In a region notorious for its exiguity of jobs, Skweyiya lost his as a ledger clerk at what used to be the Administration Board, now the barely operating Lingelihle Town Council. Skweyiya says his sudden dismissal was because the police had described him as a ”security threat” to his employers. He has filed an unfair dismissal case against the council in the Industrial Court. He tells me this on a bright, but windy Sunday after a service at the Methodist Church, to which he has welcomed me and other visitors, saying: ”In this congregation, there are many who have been detained, there are mothers who have lost their children. But we will not give up. Our history is great.” That history he says now, was always associated with the ANC (”We never had a problem with black consciousness.”) When Matthew appeared on the scene and the UDF was launched, ”it was only natural that the community should follow them”. 

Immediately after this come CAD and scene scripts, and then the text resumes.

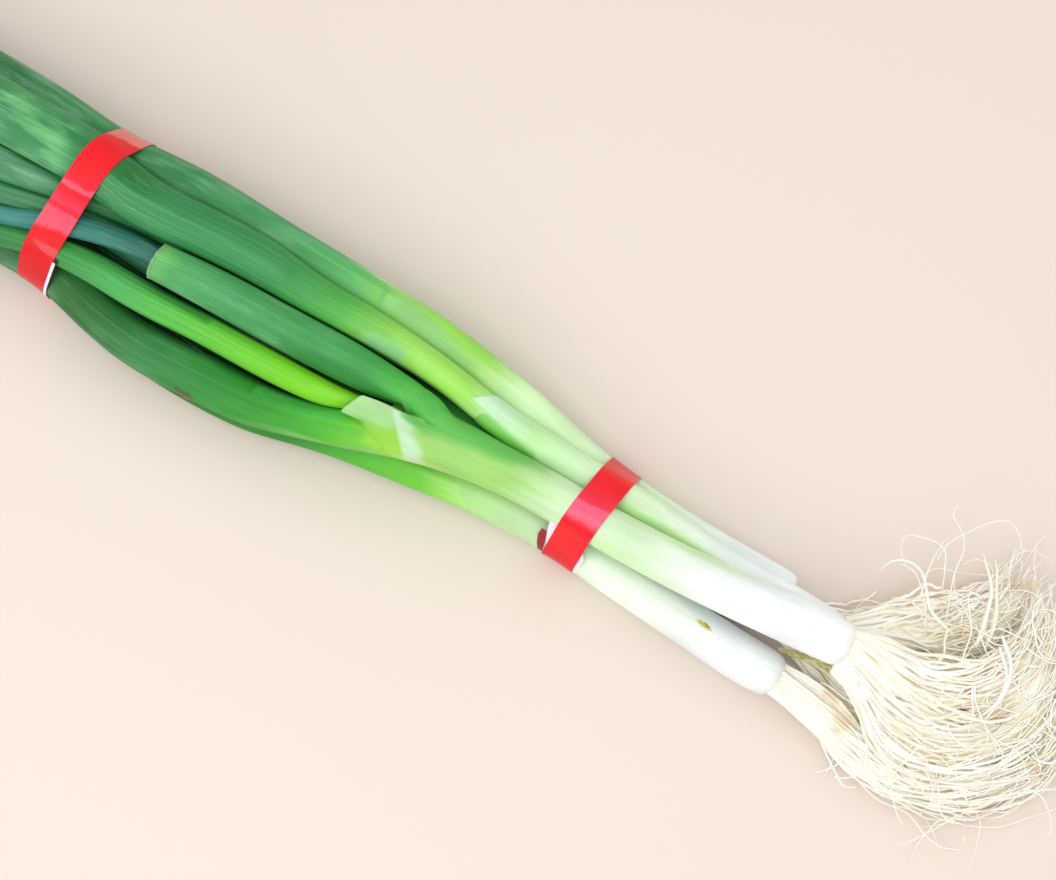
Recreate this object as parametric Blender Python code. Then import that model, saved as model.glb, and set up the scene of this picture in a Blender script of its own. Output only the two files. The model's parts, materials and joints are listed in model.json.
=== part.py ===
"""A bunch of spring onions, lying down and held by two tapes.

Metres, +Z up. The bunch lies along X: roots at +X, leaf tips at -X. The origin is the
middle of the underside of the whole bunch.

Each stalk, inner leaf and tuft of roots is a tube lofted through upright sections across
the bunch. Its course is a few hand-set rows in millimetres, measured from the lower tape:
    (along, across, height, half width, half height)
Where two tubes would overlap, each is pressed flat against the line between them, and
the lowest ones are pressed flat on the ground.
"""

import math

import bmesh
import bpy
import numpy as np
from mathutils import Matrix, Vector
from mathutils.geometry import convex_hull_2d

MM = 0.001

SIDES = 14            # corners of a section
STEP = 12.0           # distance between sections
GAP = 0.32            # clearance between neighbours
REACH = 14.0          # how far past its end a tube still holds its neighbours off
BASE_ROUNDING = 4.5   # length of the rounded lower end of a stalk
BASE_FLAT = 0.55      # share of the width left flat where the roots grow
BASE_SECTIONS = (0.06, 0.3, 0.62, 1.0)   # shares of the rounding that get a section
ROOT_START = 0.4      # distance from a stalk's end to its roots
END_MARGIN = 4.0      # the evenly spaced sections keep this far from a tube's ends
LEAST_REACH = 0.4     # a pressed tube keeps at least this much on each side of its middle
PRESS_DIRECTIONS = 72
FINER_TURNS = (0.05, 0.01, 0.002)        # steps in radians that close in on the best direction
FINER_STEPS = 5

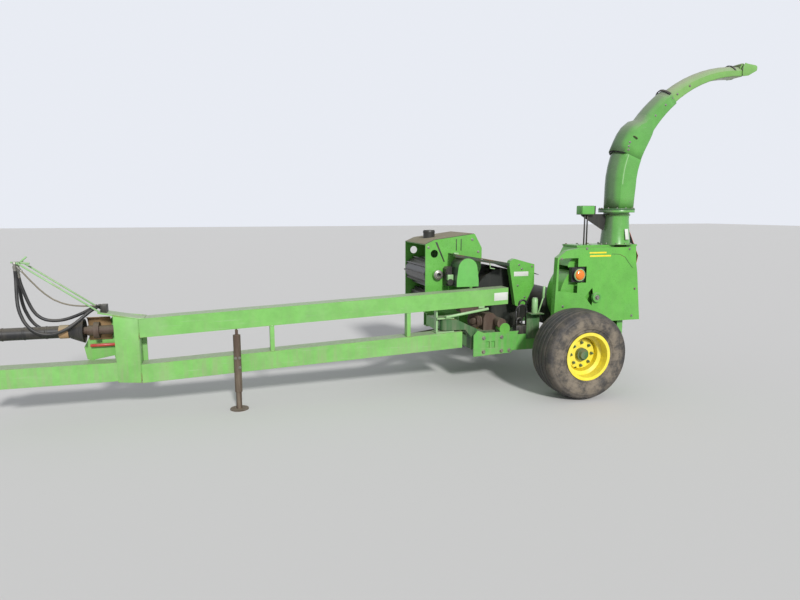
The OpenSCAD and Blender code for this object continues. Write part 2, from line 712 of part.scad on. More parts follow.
module lower_beam() { color("#4cb648") machine() beam_between(lower_rear_x, beam_front_x, lower_beam_z); }
module upper_beam() { color("#4cb648") machine() beam_between(upper_rear_x, beam_front_x, upper_beam_z); }

function lower_top(x) = beam_z(x, lower_beam_z) + beam_half;
function upper_bottom(x) = beam_z(x, upper_beam_z) - beam_half;

module tongue_posts() {
    color("#4cb648") machine() {
        // uprights between the beams
        for (x = upright_x) side_plate(tongue_y - 40, 80) polygon([
            [x - 24, lower_top(x - 24) + run_gap], [x + 24, lower_top(x + 24) + run_gap],
            [x + 24, upper_bottom(x + 24) - run_gap], [x - 24, upper_bottom(x - 24) - run_gap]]);
        // front plates on both sides of the beams
        side_plate(tongue_y + beam / 2, plate_t) polygon([
            [beam_front_x - 20, 285], [beam_front_x + 180, 285], [beam_front_x + 180, 830], [beam_front_x + 100, 830],
            [beam_front_x - 20, 660]]);
        side_plate(tongue_y - beam / 2 - plate_t, plate_t) polygon([
            [beam_front_x - 100, 500], [beam_front_x + 20, 500], [beam_front_x + 20, 285], [beam_front_x + 180, 285],
            [beam_front_x + 180, 390], [bell_x - 20, 410], [bell_x - 8, 830], [beam_front_x - 20, 830],
            [beam_front_x - 100, 660]]);
        // end plates of the beams, with the hole for the drive shaft
        translate([beam_front_x + run_gap, tongue_y - beam / 2 - weld, 285]) difference() {
            cube([plate_t, beam + 2 * weld, 500]);
            translate([-1, beam / 2 + weld, shaft_z - 285]) rotate([0, 90, 0]) cylinder(h = plate_t + 2, d = 70);
        }
    }
}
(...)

Matthew Goniwe was ”disciplined”, he says. In the volatile atmosphere that swept the country in 1984/85, hardly a stone was thrown to get the community councillors to resign. When the mayoress of the community council, Doris Hermans, eventually resigned, the youth removed the burglar bars put up by the Administration Board at her house. Her home was mysteriously fire¬ bombed in 1985 soon after the funeral of the four UDF men, but, says Skweyiya, everyone in the community helped to try douse the flames. That cohesion is now being threatened though. Hundreds of squatters, who have migrated from the farms since 1983, have erected shacks; crammed between the edge of Lingelihle and the bare cliffs overhanging the Fish River.

The JMC want to move them up the hill to the other side of the township. While there are urgent health reasons, perhaps, for doing this – there is no running water, and barely any sewerage collection in the camp – township people fear resettlement will give the authorities more control over the squatters. ”The community is aware of what might happen then,” says Skweyiya. “They might be persuaded to stand for the council, or even to become municipal policemen.” It will, he 1 warns, be a potential flashpoint, ”but we don’t think they’ll get the town council to work”.